After the show ended abruptly after only 20 episodes, it got me wondering... what other shows have been canceled before their time?
True, there have been plenty of great canceled shows, but it's impossible for me to have seen them all. I am just now witnessing Veronica Mars, Dollhouse, and Heroes to see what made people like it in the first place. There are also many canceled shows that just felt it was their time, like Mork and Mindy and King of the Hill (even as a big Mike Judge fan, the show felt stale towards the end) and others just worn out, like The Sarah Silverman Program.
And then there's the recently returned shows like Futurama, which would've made this list if it didn't return. Hopefully it won't go the route of Family Guy and overstay it's welcome.
I thought I would compile a list of shows that I consider to be very innovative and not necessarily short lived, but canceled ahead of their time. You know, there was still a story to tell and more desire to spend some time with these characters.
So which ones do I like? Read on. Also, feel free to share some of your personal favorites.

Freaks and Geeks
I can't think of a more brilliant canceled show than this one season tale of high school students in the late 70's. Somehow, they were misfits, but they still manages to be lovable. Amongst them, notable Hollywood future stars included Seth Rogen, James Franco, and Jason Segel. The show's ability to capture all of the angst and deal with the reality of growing up without being the least bit preachy or overbearing makes it one of the rare dramadies that makes it a timeless look at the life of misfit teenagers in a way that no show since, including Glee, has.

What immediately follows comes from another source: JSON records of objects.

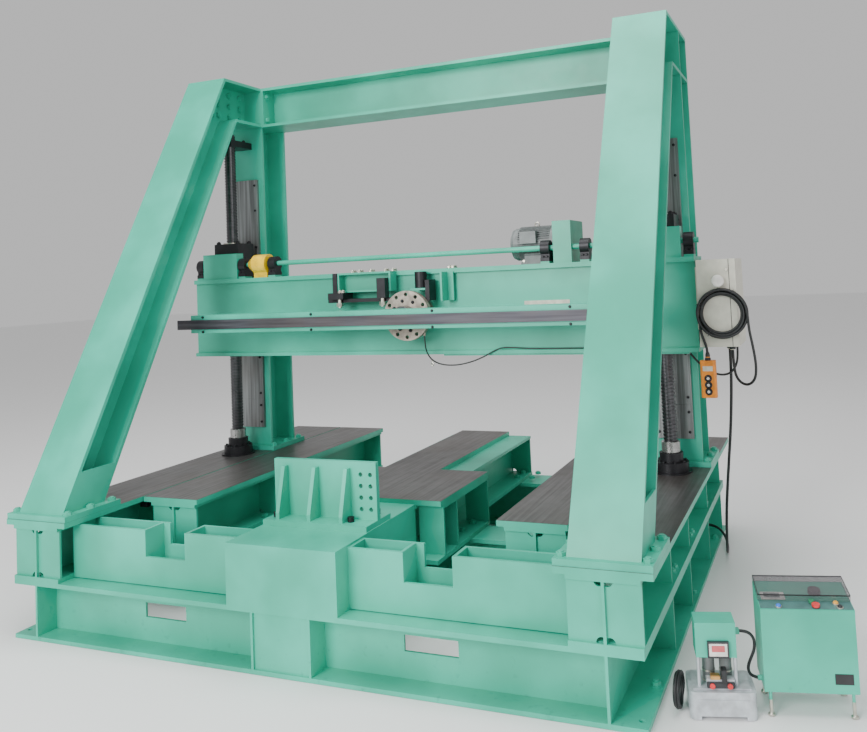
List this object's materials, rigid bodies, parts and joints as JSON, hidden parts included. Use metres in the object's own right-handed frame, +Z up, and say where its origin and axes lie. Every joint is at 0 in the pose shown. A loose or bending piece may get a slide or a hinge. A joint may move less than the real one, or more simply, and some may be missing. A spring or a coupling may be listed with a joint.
{
  "type": "horizontal loading press",
  "caption": "Large welded-steel loading press with a screw-lifted crosshead, a horizontal hydraulic ram, a power pack and a control console.",
  "frame": {"origin": "on the floor at the centre of the base", "axes": "+X along the crosshead, +Y from front to back, +Z up"},
  "size_m": [4.0774, 2.64, 3.155],
  "materials": {
    "green_paint": "satin",
    "machined_steel": "machined",
    "black_oxide": "satin",
    "screw_steel": "satin",
    "guard_yellow": "gloss",
    "motor_grey": "satin",
    "zinc": "satin",
    "cabinet_cream": "textured",
    "cable_black": "matte",
    "pendant_orange": "satin",
    "button_black": "gloss",
    "button_red": "gloss",
    "button_green": "gloss",
    "smoked_lid": "smoked",
    "tank_alloy": "cast",
    "meter_black": "satin"
  },
  "bodies": {
    "frame": {"lower_frame": "green_paint", "side_beam_left": "green_paint", "side_beam_right": "green_paint", "inner_beam_left": "green_paint", "inner_beam_right": "green_paint", "centre_beam": "green_paint", "centre_table_plate": "machined_steel", "notched_box_left": "green_paint", "notched_box_right": "green_paint", "reaction_bracket": "green_paint", "brace_left": "green_paint", "brace_right": "green_paint", "column_left": "green_paint", "column_right": "green_paint", "top_crossbeam": "green_paint", "guide_strips": "machined_steel", "lift_screw_left": "screw_steel", "lift_screw_right": "screw_steel", "screw_supports": "black_oxide", "frame_bolts": "green_paint", "bracket_screws": "black_oxide", "console_case": "green_paint", "pump_tank": "tank_alloy", "pump_cover": "green_paint", "pump_motor": "motor_grey", "pump_meter": "meter_black", "pump_coil": "cable_black", "pump_hose": "cable_black"},
    "crosshead": {"crosshead_beam": "green_paint", "nut_housings": "black_oxide", "worm_boxes": "green_paint", "shaft_bearings": "black_oxide", "coupling_guard": "guard_yellow", "lift_motor": "motor_grey", "drive_box": "green_paint", "ram_cylinder": "machined_steel", "ram_bracket": "green_paint", "ram_fittings": "black_oxide", "cabinet_shell": "cabinet_cream", "supply_cable": "cable_black", "sensor_cable": "cable_black"},
    "line_shaft": {"line_shaft": "green_paint"},
    "lift_nut_left": {"lift_nut_left": "zinc"},
    "lift_nut_right": {"lift_nut_right": "zinc"},
    "ram": {"ram_rod": "screw_steel", "loading_beam": "green_paint", "loading_strip": "black_oxide"},
    "cabinet_door": {"cabinet_door": "cabinet_cream", "cable_coil": "cable_black", "pendant_body": "pendant_orange", "pendant_cable": "cable_black"},
    "pendant_up": {"pendant_up_button": "button_black"},
    "pendant_down": {"pendant_down_button": "button_black"},
    "pendant_stop": {"pendant_stop_button": "button_black"},
    "console_lid": {"console_lid": "smoked_lid"},
    "console_stop": {"console_stop_button": "button_red"},
    "console_start": {"console_start_button": "button_green"},
    "console_dial": {"console_dial": "button_black"},
    "pump_knob_1": {"pump_knob_1": "button_red"},
    "pump_knob_2": {"pump_knob_2": "button_red"}
  },
  "joints": [
    {"name": "crosshead_lift", "type": "slide", "parent": "frame", "child": "crosshead", "axis": [0, 0, 1], "range_m": [-0.5, 0.3], "deforming": ["supply_cable"]},
    {"name": "nut_left_spin", "type": "hinge", "parent": "crosshead", "child": "lift_nut_left", "pos_m": [-1.485, 0.315, 1.92], "axis": [0, 0, 1], "continuous": true},
    {"name": "nut_right_spin", "type": "hinge", "parent": "crosshead", "child": "lift_nut_right", "pos_m": [1.485, 0.315, 1.92], "axis": [0, 0, 1], "continuous": true},
    {"name": "shaft_spin", "type": "hinge", "parent": "crosshead", "child": "line_shaft", "pos_m": [0, 0.22, 1.89], "axis": [1, 0, 0], "continuous": true},
    {"name": "ram_stroke", "type": "slide", "parent": "crosshead", "child": "ram", "axis": [0, -1, 0], "range_m": [0, 0.12]},
    {"name": "cabinet_door_hinge", "type": "hinge", "parent": "crosshead", "child": "cabinet_door", "pos_m": [1.708, 0.12, 1.5], "axis": [0, 0, -1], "range_deg": [0, 100], "deforming": ["pendant_cable"]},
    {"name": "pendant_up_press", "type": "slide", "parent": "cabinet_door", "child": "pendant_up", "axis": [0, 1, 0], "range_m": [0, 0.004], "stiffness_N_per_m": 500},
    {"name": "pendant_down_press", "type": "slide", "parent": "cabinet_door", "child": "pendant_down", "axis": [0, 1, 0], "range_m": [0, 0.004], "stiffness_N_per_m": 500},
    {"name": "pendant_stop_press", "type": "slide", "parent": "cabinet_door", "child": "pendant_stop", "axis": [0, 1, 0], "range_m": [0, 0.004], "stiffness_N_per_m": 500},
    {"name": "console_stop_press", "type": "slide", "parent": "frame", "child": "console_stop", "axis": [-0.0313, 0.1474, -0.9886], "range_m": [0, 0.004], "stiffness_N_per_m": 500},
    {"name": "console_start_press", "type": "slide", "parent": "frame", "child": "console_start", "axis": [-0.0313, 0.1474, -0.9886], "range_m": [0, 0.004], "stiffness_N_per_m": 500},
    {"name": "console_dial_turn", "type": "hinge", "parent": "frame", "child": "console_dial", "pos_m": [2.23502, -0.89032, 0.42687], "axis": [0.0313, -0.1474, 0.9886], "range_deg": [-150, 150]},
    {"name": "console_lid_hinge", "type": "hinge", "parent": "frame", "child": "console_lid", "pos_m": [1.99635, -0.84966, 0.44049], "axis": [-0.9781, -0.2079, 0], "range_deg": [0, 100]},
    {"name": "pump_knob_1_turn", "type": "hinge", "parent": "frame", "child": "pump_knob_1", "pos_m": [1.84904, -1.115, 0.122], "axis": [-0.2419, 0.9703, 0], "range_deg": [0, 330]},
    {"name": "pump_knob_2_turn", "type": "hinge", "parent": "frame", "child": "pump_knob_2", "pos_m": [1.91405, -1.09879, 0.122], "axis": [-0.2419, 0.9703, 0], "range_deg": [0, 330]}
  ],
  "couplings": [
    {"joint": "nut_left_spin", "follows": "crosshead_lift", "rad_per_m": 392.7},
    {"joint": "nut_right_spin", "follows": "crosshead_lift", "rad_per_m": 392.7},
    {"joint": "shaft_spin", "follows": "crosshead_lift", "rad_per_m": 1963.5}
  ]
}
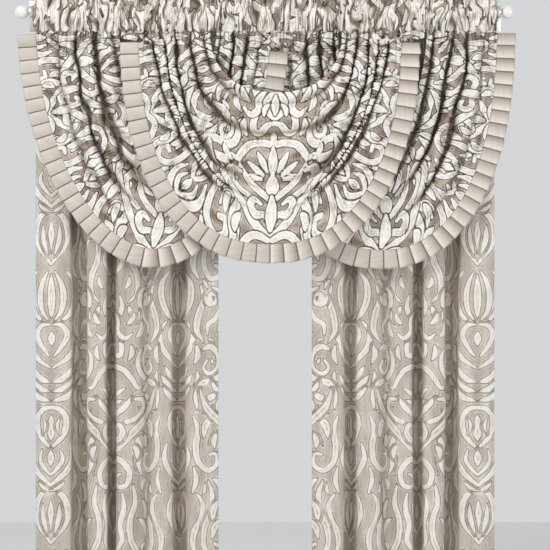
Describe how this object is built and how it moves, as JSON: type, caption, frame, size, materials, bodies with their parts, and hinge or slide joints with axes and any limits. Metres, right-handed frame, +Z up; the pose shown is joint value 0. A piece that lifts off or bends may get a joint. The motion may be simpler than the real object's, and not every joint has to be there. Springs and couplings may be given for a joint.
{
  "type": "swag and tail drape with a double curtain rod",
  "caption": "Three overlapping swags with box-pleated edging on a front rod, over a pair of long figured curtains on a back rod, with wall brackets and ball finials.",
  "frame": {"origin": "the wall line: on the wall's face at the height of the front rod's axis, halfway between the two brackets", "axes": "+X along the rods to the right as seen from the room, +Y into the wall, +Z up"},
  "size_m": [1.746, 0.1868, 2.163],
  "materials": {
    "swag_cloth": "ivory figure on a greige satin ground, woven",
    "panel_cloth": "ivory figure on a greige ground, woven, matt",
    "trim_cloth": "plain champagne satin, box pleated",
    "ball": "pearl lacquer",
    "rod": "brushed nickel"
  },
  "bodies": {
    "root": {"rod_front": "rod", "rod_back": "rod", "bracket_left": "rod", "bracket_right": "rod", "finial_left": "ball", "finial_right": "ball", "panel_left": "panel_cloth", "panel_right": "panel_cloth", "heading_left_outer": "swag_cloth", "heading_centre_left": "swag_cloth", "heading_left_inner": "swag_cloth", "heading_right_inner": "swag_cloth", "heading_centre_right": "swag_cloth", "heading_right_outer": "swag_cloth", "swag_left": "swag_cloth", "swag_centre": "swag_cloth", "swag_right": "swag_cloth", "trim_left": "trim_cloth", "trim_centre": "trim_cloth", "trim_right": "trim_cloth"}
  },
  "joints": []
}
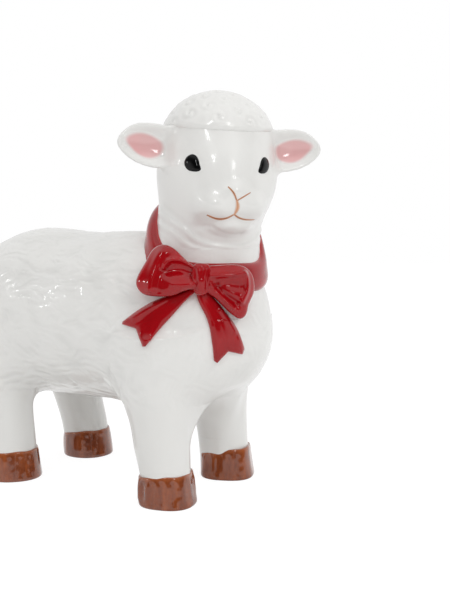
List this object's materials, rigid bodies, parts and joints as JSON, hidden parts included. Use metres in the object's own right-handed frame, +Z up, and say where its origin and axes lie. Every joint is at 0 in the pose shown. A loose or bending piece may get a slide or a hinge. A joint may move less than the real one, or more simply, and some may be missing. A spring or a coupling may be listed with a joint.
{
  "type": "lamb figurine",
  "caption": "Glazed ceramic lamb ornament standing with its head turned, a ribbon and bow round its neck, for a shelf or table.",
  "frame": {"origin": "on the ground at the middle of the whole ornament's box", "axes": "+Z up, the lamb's body faces -Y, its own left is +X"},
  "size_m": [0.1146, 0.2524, 0.2365],
  "materials": {
    "white_glaze": "glossy clear glaze over white, fine carved fleece strokes on the wool",
    "brown_glaze": "glossy streaked chestnut glaze with a thin orange upper edge",
    "red_glaze": "deep glossy red glaze, pooled darker in the folds",
    "pink_glaze": "soft pink under clear glaze",
    "black_glaze": "glossy black",
    "line_glaze": "thin reddish brown line under clear glaze"
  },
  "bodies": {
    "root": {"torso_shell": "white_glaze", "neck_shell": "white_glaze", "head_shell": "white_glaze", "wool_cap": "white_glaze", "ear_left": "white_glaze", "ear_right": "white_glaze", "tail": "white_glaze", "leg_front_left": "white_glaze", "leg_front_right": "white_glaze", "leg_rear_left": "white_glaze", "leg_rear_right": "white_glaze", "hoof_front_left": "brown_glaze", "hoof_front_right": "brown_glaze", "hoof_rear_left": "brown_glaze", "hoof_rear_right": "brown_glaze", "neck_ribbon": "red_glaze", "bow_knot": "red_glaze", "bow_loop_rear": "red_glaze", "bow_loop_front": "red_glaze", "ribbon_end_rear": "red_glaze", "ribbon_end_front": "red_glaze", "ear_lining_left": "pink_glaze", "ear_lining_right": "pink_glaze", "eye_left": "black_glaze", "eye_right": "black_glaze", "nose_and_mouth": "line_glaze"}
  },
  "joints": []
}
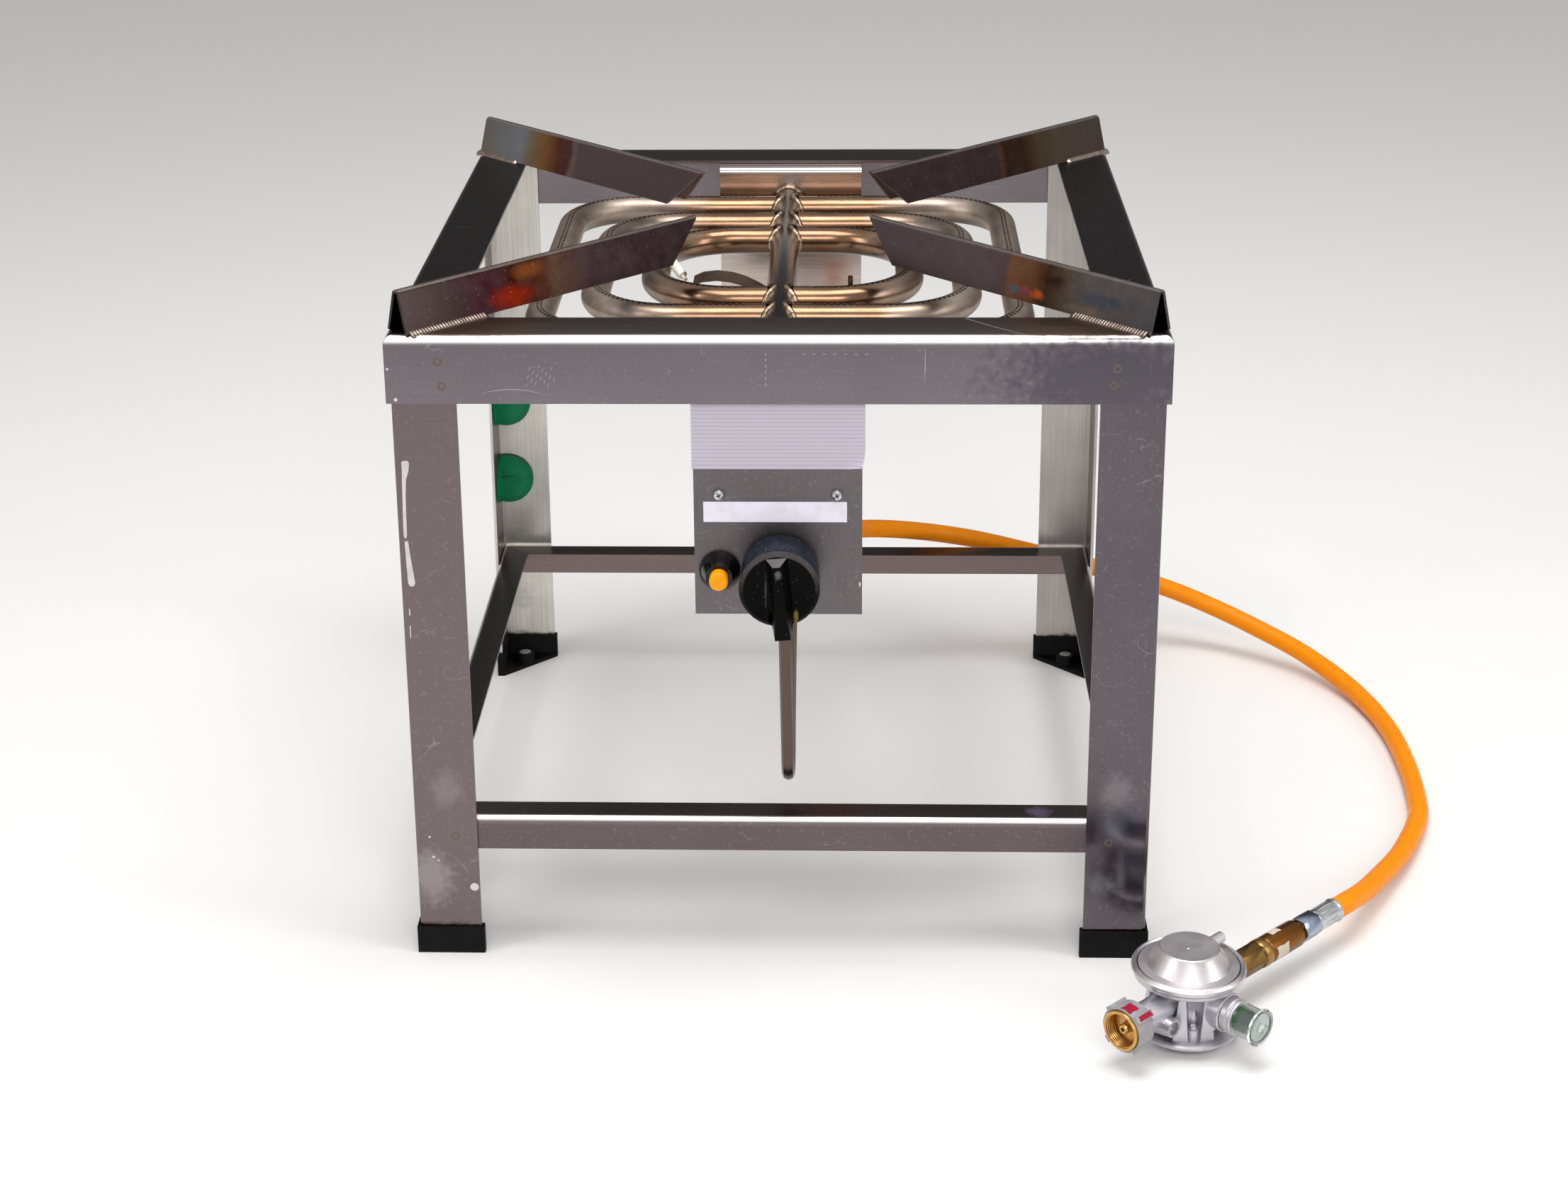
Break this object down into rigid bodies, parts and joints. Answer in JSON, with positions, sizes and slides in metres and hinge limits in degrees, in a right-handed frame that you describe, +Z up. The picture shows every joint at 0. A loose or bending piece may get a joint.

Side Note: I am aware of the shows Daria and My So-Called Life. However, at the time of publishing this, I haven't seen either.

My Name Is Earl
The tale of Earl Hickey is a favorite of mine. It's simple message of karma has managed to create countless gags and numerous inspired characters and cameos from everyone like Burt Reynolds, Norm MacDonald, and Paris Hilton. With a strong, yet uneducated, narrative, Earl's desire to make a difference and learn to be a better person reflected on our society in ways that were kind of ridiculous, but true. Unlike South Park, My Name Is Earl managed to do so without putting anyone down and it's legacy will live on in reruns and possibly the best DVD packaging I've seen in awhile.

Sex and the City
While there have been two TERRIBLE representations of the show in 2.5 hour movie formats, there was a reason to do so. This HBO show that pushed female empowerment and exploited taboos through good nature lead to more sexualized shows, but none could compete with this comedy that managed to take four relationships of successful women and create complex entertainment while making it look easy. Of course, excess of fashion, tongue-in-cheek jokes, and relationship advice really did benefit this show's step into the stratosphere of everyday lexicons.

Da Ali G Show
It's hard to believe, but there was a time the names Borat, Bruno, and Ali G were not known to the general public. Somehow, in this show, Sacha Baron Cohen's alter egos managed to infiltrate America unknowingly and capture what made everyone from local baseball fans to actual politicians tick. While it produced three movies (two of which were phenomenal), the show's swift 30 minute run on HBO created the perfect mix of guerrilla comedy that hasn't been this perfect since Andy Kaufman.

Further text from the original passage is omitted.